The numbers are even more staggering when the US$174 billion Exxon Mobile spent on buybacks in the 10 years to 2010 is thrown in.
Microsoft was not far behind, spending US$110 billion.
Interestingly, Apple, under pressure from a corporate activist to do something about its cash pile, announced a US$60 billion buyback. Buybacks therefore are the chief way companies return cash they don’t need to shareholders.
Given the overwhelming desire by large US companies to cannibalise their registers, what would justify raised eyebrows when Zimbabwean companies do it on a relatively insignificant scale? A lot, actually. The majority, if not all Zimbabwean share buybacks, fail one key test; the share buyback is not put forward as an alternative to paying a dividend.
Zimbabwean companies announce share buybacks regardless of poor financial performance.
As a matter of fact, it’s when performance is suspect and fails to excite the share price that buybacks are conceived. Besides there being no dividend option for shareholders to consider, at times cash flows would actually be zero or negative, an accounting paradox to prudent allocation of scarce resources.
Failure of this litmus test leads to speculation that perhaps there is more to our share buybacks than meets the eye. In order to understand why our buybacks are not alternate to dividends, a closer look into the topology of shareholding structures might provide an answer. This includes illiquidity of shares which are frequently split to improve free flow; share options, and the desire to manage costs associated with large share registers
Skewed shareholder profiles
A glance at tables of top shareholders on the back pages of annual reports of Zimbabwe Stock Exchange (ZSE)-listed companies immediately reveals dominance by small groups of shareholders.
Unlike listed companies in the developed world, it’s not uncommon for Zimbabwean owner-managers (insiders) to individually or collectively own up to 51% of a company. In developed markets owner-managers do exist mainly as a result of them being the founders, which is not necessarily the case here.
This makes insiders very wary of anyone showing interest in buying sizeable shares in the company. To allay such fears, proactive strategies to manage access to the free float are often adopted, and a share buyback tops the list as it reduces the number of shares available to an unwelcome investor and after cancellation increases the percentage of the company the insider already controls.
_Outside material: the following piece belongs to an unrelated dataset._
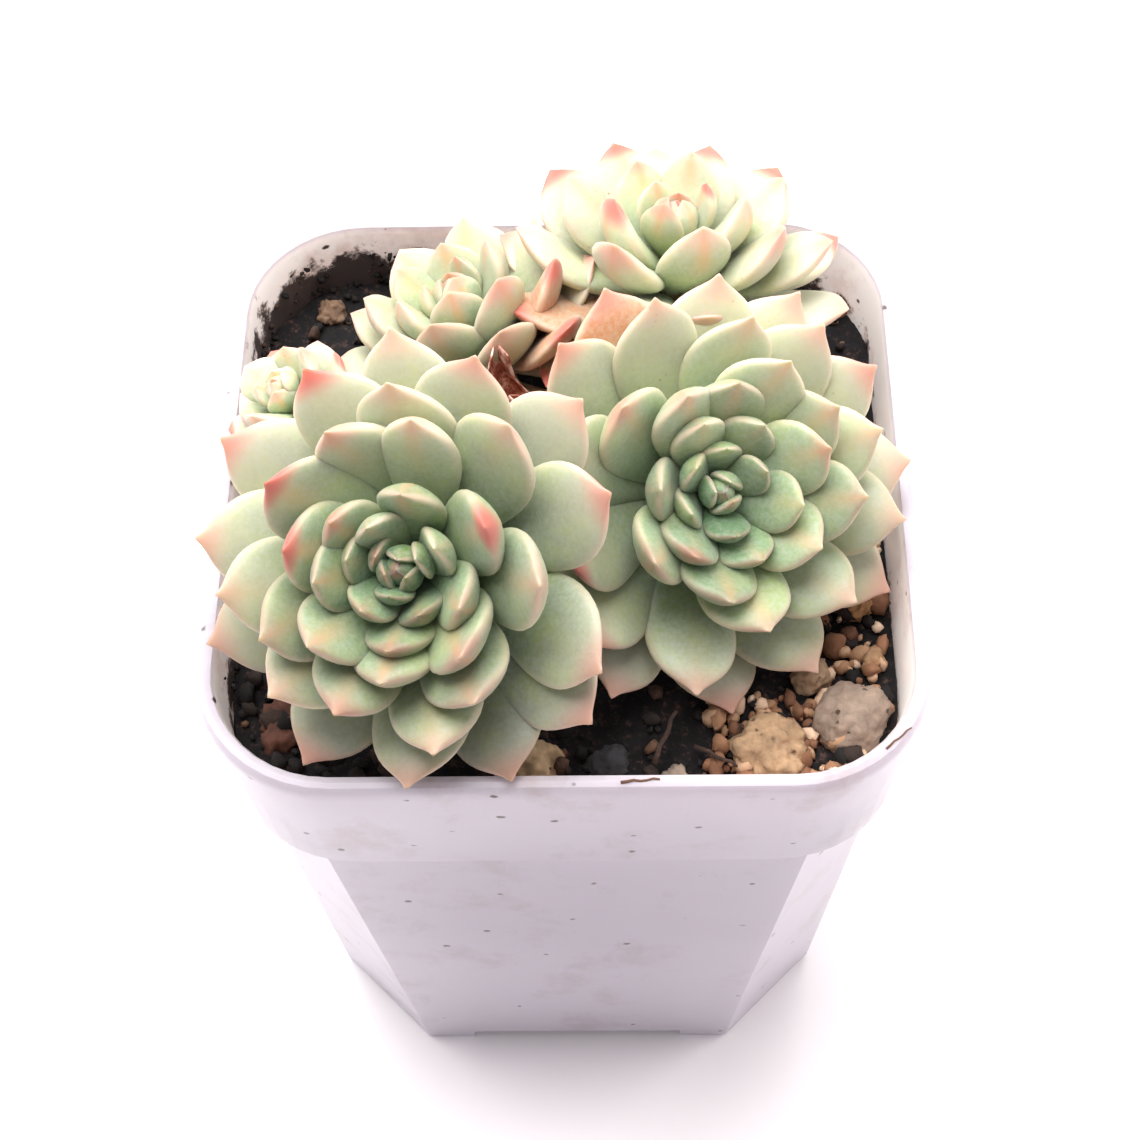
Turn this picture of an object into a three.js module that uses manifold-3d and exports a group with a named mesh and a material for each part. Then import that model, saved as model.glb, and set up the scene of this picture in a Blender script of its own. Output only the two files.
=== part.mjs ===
// A cluster of five echeveria rosettes in a square plastic nursery pot. Millimetres, +Z up.
// The origin is on the ground under the middle of the pot; the front wall faces -Y.
import * as THREE from "three";
import { mergeVertices } from "three/addons/utils/BufferGeometryUtils.js";
import Module from "manifold-3d";

const wasm = await Module();
wasm.setup();

// ---- driving dimensions -------------------------------------------------------------------

const clearance = 0.3; // kept between pieces that touch

const pot = {
  height: 78,
  rimHalf: 35, // half the width over the rim
  rimCorner: 13.5,
  lip: 1.8, // thickness of the rim's top edge
  lipRounding: 0.8,
  bandHeight: 18.5, // the thicker collar round the top
  bandHalf: 33.5, // half the width at the collar's lower edge
  bandCorner: 12.5,
  bodyHalf: 31.75, // half the width just under the collar
  bodyChamfer: 7.5,
  baseHalf: 28.5,
  baseChamfer: 10.5,
  wall: 1.4,
  floor: 1.6,
  footHeight: 2,
  footWidth: 2.6,
  footChamfer: 9.5, // of the foot's inner face
  notchWidth: 25, // the gap in the foot on each side
  drainRadius: 4.5,
  drainSide: 2.5, // radius of the four small drain holes
  drainRing: 15, // distance of the small holes from the middle
  drainSides: 20,
};

const soil = {
  belowRim: 8.5, // at the wall
  mound: 2.2, // rise in the middle
  roughness: 0.5,
  rings: [0.85, 0.66, 0.45, 0.22], // where its surface has points, as shares of its half width
};

const stemRadius = 1.5;
const smallStemRadius = 1.0;
const stem = { rooted: 4, straight: 2, steps: 9 }; // depth in the soil, straight length under the leaves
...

The second point to consider is the illiquidity of the ZSE. According to visiting foreign fund managers specialising in emerging markets, daily turnover of at least US$1 million per counter per day is considered liquid.
Such turnover ensures genuine price discovery and ability to easily purchase or sell shares without distorting the price. Zimbabwe is far from this, hence is classified a frontier market. In this category, the global ZSE turnover which bops around the US$1 million level is considered reasonable but not ideal to excite mainstream fund managers and investors. It needs to improve.
It therefore works against everyone when instead of increasing, market liquidity is reduced as a result of share buybacks shrinking free floats.
Such a reduction of shares available for purchase in the open market subjects the share price to surges whenever “big” bids and offers are placed.
This gives insiders unfair leverage to extort high bids for their shares which serve to bolster their portfolio values (quite handy if the shares are securing a loan).
It also makes it difficult for strategic investors to take positions, thus entrenching insiders’ hold on companies. This is self-defeating given our dire need for capital and strategic investors.
Surprisingly though, these strategies have occasionally worked too well to the extent that even insiders struggle to offload small parcels of shares to cover incidental expenses. The result? Share splits. These in turn create very small shareholders who will eventually be targeted in the next share buyback.
Share options in the context of buybacks reveal more self-interest motives. Share options only make sense when the share price moves up.
So it’s not surprising that shareholders who are employed by the company would find it beneficial to devise strategies such as share buybacks that increase the share price.
Unjustifiable cost savings
The fourth reason why share buybacks are being done, we are told, is to save costs in administering bloated share registers, especially if the bulk of the shareholders hold insignificant number of shares.
Such small shareholders, the companies argue, disproportionately
balloon the cost of producing and distributing obligatory documents such as annual reports. This, we are further advised, in addition to dividend processing in a manually-operated environment, becomes unsustainable. Zimbabwe won’t be in the dark ages for long, so we wait to see how this pans out.
Even without automation (accepting this as a reason) this points to an admission that we have companies that are too small to be listed on the ZSE.
Surely, a listed company in Zimbabwe should be able to cough up US$100 000 per year on shareholder administration and secretarial services without choking.
When all is said and done, there is really nothing illegal about share buybacks, so taking pot shots at them may appear misplaced and vindictive.
This is not the purpose of this article. There is, however, merit in re-examining share buybacks in our market not to eliminate them but rather to minimise abuse and subversion of true price discovery mechanisms.
To achieve this, in granting approval for share buybacks the ZSE should firstly ensure sound financial performance; past and present. Companies with no history of paying dividends should not be allowed to buy back their shares.
Declaration to the market when actual share buyback trades are done should be introduced. Alerting the market of a company’s intention to buy back its shares eliminates insider advantages and perceptions of price manipulation.
Further, the exchange should, as per its mandate, cause audits of all share buybacks to be done on an annual basis.
Secondly and more importantly, minority shareholders should resist blind endorsement of share buyback resolutions at AGMs by insisting that a detailed analysis of the proposed buyback be carried out by third party financial advisors.
Further, when it comes to voting for the resolution, owner managers should be disqualified from voting.
Our market has a long and proud history and we are all working hard to regain our rightful place as a preferred destination for international capital. Self interest practices such as arbitrary share buybacks should be discouraged. They kill liquidity and keep us in obscurity.
Chinamo is the chief executive of the Securities and Exchange Commission of Zimbabwe.